Están asimismo aquéllos que esgrimen consignas más consistentes, y por ende a las que se puede tener por válidas y ser merecedoras de respeto, pero que parecen ser formuladas tan solo con el objeto de tranquilizar sus conciencias y de inmunizarlas de toda necesidad de remordimiento, como es el caso de quienes nunca pasan de los dichos a los hechos, o sea al de las patéticas miserabilidades, a las que hacía referencia repetida uno de nuestros más encumbrados hombre públicos.

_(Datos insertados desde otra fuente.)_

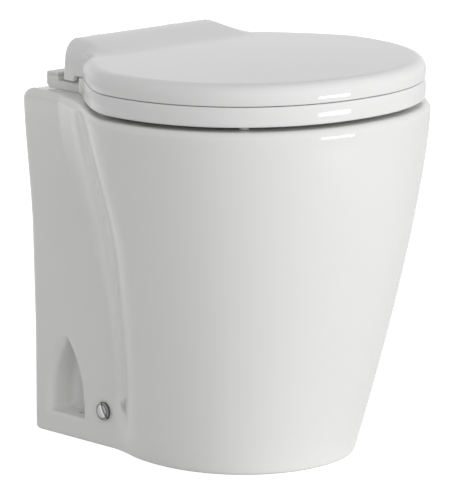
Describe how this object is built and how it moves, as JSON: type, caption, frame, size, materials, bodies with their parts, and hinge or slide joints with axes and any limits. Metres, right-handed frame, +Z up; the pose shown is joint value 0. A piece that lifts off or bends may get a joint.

Es que ¿es correcto llamar a Colón una “ciudad pro vida”? Se nos ocurre que la mejor forma de responder a esa pregunta es hacerla con otras. ¿Es una ciudad católica, o identificada con el culto que les parezca o con ninguno? Indudablemente existe una amenaza que por lo invisible pasa inadvertida aún a las personas mejor intencionadas, cual es la de avanzar en el camino de la instauración de una comunidad totalitaria. Es que en lo único en que nadie puede discrepar es que el fin es tener como meta, no siempre del todo realizable, el hacer de nuestra ciudad una comunidad armoniosa y saludable. Eso en lo que respecta a la pregunta. Y en lo que hace al tenor de la respuesta, teniendo en cuenta el sentido de la primera, hubiéramos preferido escuchar una respuesta concreta, que viniera a indicar que quien aspira a gobernarnos con toda claridad, no tiene reservas mentales. Porque como vecinos que somos no es el factor decisivo el confesarse en forma categórica en favor o en contra del aborto y expresar dudas al respecto. Ya que en ese sentido lo único que importa a la postre es el trato respetuoso a aquél con el que discrepamos.